'''

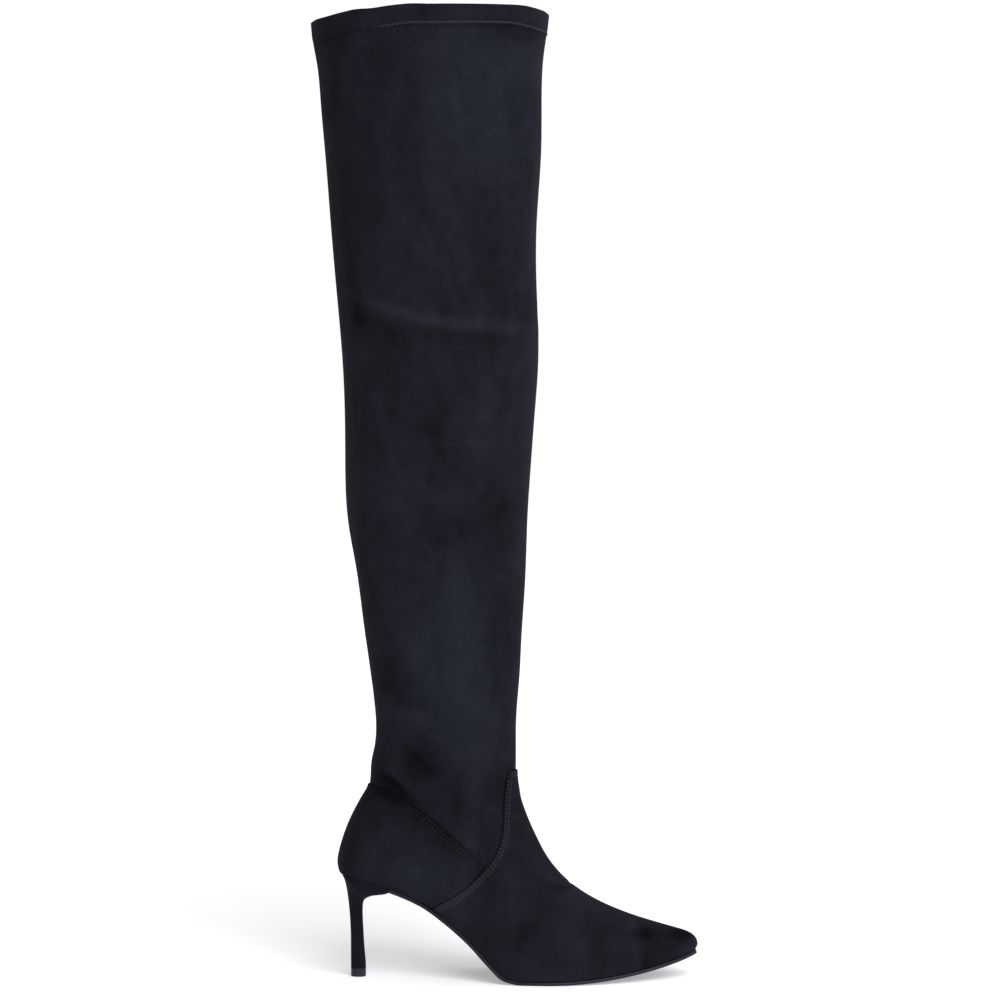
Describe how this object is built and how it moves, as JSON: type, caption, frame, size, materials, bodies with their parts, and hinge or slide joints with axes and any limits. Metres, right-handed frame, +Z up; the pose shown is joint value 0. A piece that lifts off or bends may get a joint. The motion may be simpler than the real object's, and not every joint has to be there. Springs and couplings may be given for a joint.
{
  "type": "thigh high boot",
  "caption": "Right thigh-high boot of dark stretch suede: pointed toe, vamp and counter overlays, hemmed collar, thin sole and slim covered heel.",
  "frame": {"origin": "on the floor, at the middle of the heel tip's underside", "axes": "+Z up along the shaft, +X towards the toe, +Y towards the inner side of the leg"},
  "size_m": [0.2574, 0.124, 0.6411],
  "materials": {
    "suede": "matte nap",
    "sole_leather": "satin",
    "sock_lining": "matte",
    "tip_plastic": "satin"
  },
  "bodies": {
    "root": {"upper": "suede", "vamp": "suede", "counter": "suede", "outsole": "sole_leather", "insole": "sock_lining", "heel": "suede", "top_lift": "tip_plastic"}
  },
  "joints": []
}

'''

> _THE PROBLEM_: Collect the lines of the data that carry the word "materials".

> _EXPECTED OUTPUT_:
Describe how this object is built and how it moves, as JSON: type, caption, frame, size, materials, bodies with their parts, and hinge or slide joints with axes and any limits. Metres, right-handed frame, +Z up; the pose shown is joint value 0. A piece that lifts off or bends may get a joint. The motion may be simpler than the real object's, and not every joint has to be there. Springs and couplings may be given for a joint.
  "materials": {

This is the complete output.